Rentler then went on to echo a lot of sentiment, noting that the combination of spiking inflation and shaky geopolitics would contribute to further destabilization, prompting Ross Stores to offer a “conservative outlook.”

That’s kind of the problem here. Ross Stores is built around bargains. This should be prime time for a discount chain to clean up. It’s right there in the name: “Ross Dress for Less.” With customers increasingly watching their pennies in a bid to afford the spike in demand at the gas pump and the grocery store, Ross should be making headway. It’s not.

However, we’ve also seen discount retailers from Walmart (WMT) to Target (TGT) report losses as well. This suggests that the consumer may be pulling in his or her wallet for the long haul.

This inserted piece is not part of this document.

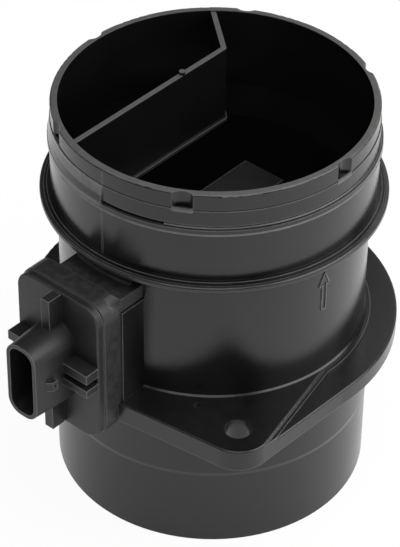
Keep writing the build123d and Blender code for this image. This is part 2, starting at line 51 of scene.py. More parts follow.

That’s bad news for pretty much the entire retail sector.

Even individual analysts are mixed right now. With Barclays keeping its Buy rating in place but Wells Fargo sticking to Hold, it’s clear that clarity is in short supply right now around Ross Stores.

Said sector depends on active consumers buying goods. If consumers are less active and goods are higher-priced coming into the stores, thanks to supply chain snarls, then that’s the worst of all worlds for retailers.

It’s also a note of bad news coming for the entire field; if even the discount retailers can’t keep customer interest, then what hope does the more standard retailer have?

Concluding Views

The entire retail sector is likely to suffer in the near term. With a recession looking increasingly likely and inflation spiraling out of control, shoppers are likely to keep a tight rein on their spending going forward. That, in turn, means cuts at every retailer that isn’t essential. Clothing is essential, certainly, but only so far.

Ross Stores is already demonstrating some of this. It’s still making sales, but it’s seeing a lot less than it might under better circumstances. With investor sentiment starting to turn and even the CEO offering conservative guidance, Ross Stores isn’t looking like a good bet in the short term. That’s why I’m bearish on this retailer right now.